Selecting the Right Annuity Type—A Framework for Decision-Making

Choosing between fixed, fixed index, and variable annuities ultimately depends on three pillars: your risk tolerance, your income needs, and your time horizon. If you’re within five years of retirement, need guaranteed income, and want to sleep at night knowing exactly what you’ll receive, a fixed annuity makes sense. The 6.30% to 7.65% rates available in 2026 compare favorably to bonds, CDs, and Treasury securities.

If you’re younger—in your 50s—and can tolerate some market risk while still wanting downside protection, a fixed index annuity may offer the best balance. You’ll capture some upside if the market rallies, but you won’t lose principal if it crashes. Variable annuities are appropriate primarily for investors with strong market knowledge, decades until they need the income, and the discipline to ignore short-term market swings.
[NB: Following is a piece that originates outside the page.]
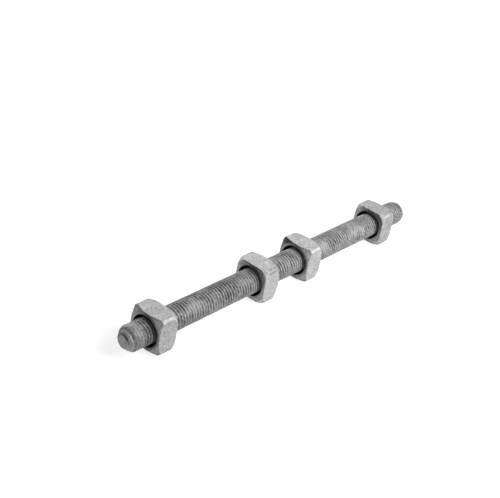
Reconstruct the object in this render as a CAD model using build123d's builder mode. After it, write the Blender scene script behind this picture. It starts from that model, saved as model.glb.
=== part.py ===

Given the regulatory concerns and fee structure, variable annuities deserve especially careful scrutiny before purchase.

Conclusion

Annuities serve a specific purpose in retirement planning: converting a lump sum of capital into a reliable income stream. The three core types—fixed, fixed index, and variable—each address different priorities. Fixed annuities prioritize safety and certainty. Fixed index annuities attempt a middle ground between growth and protection.

Variable annuities maximize growth potential at the cost of accepting market risk and higher fees. In 2026, favorable interest rates have made fixed annuities and MYGAs particularly attractive, but that window is narrowing as rate cuts take hold. Your next step is to define what matters most for your retirement. Do you need income starting immediately, or can it wait? How much market risk can you genuinely accept without panic-selling? Are you comfortable with a product you can’t access once purchased, or do you need liquidity? Once you’ve answered these questions honestly, the appropriate annuity type—or whether an annuity belongs in your portfolio at all—becomes much clearer. Consult with a fiduciary advisor who understands your full financial picture before committing significant capital to any annuity product.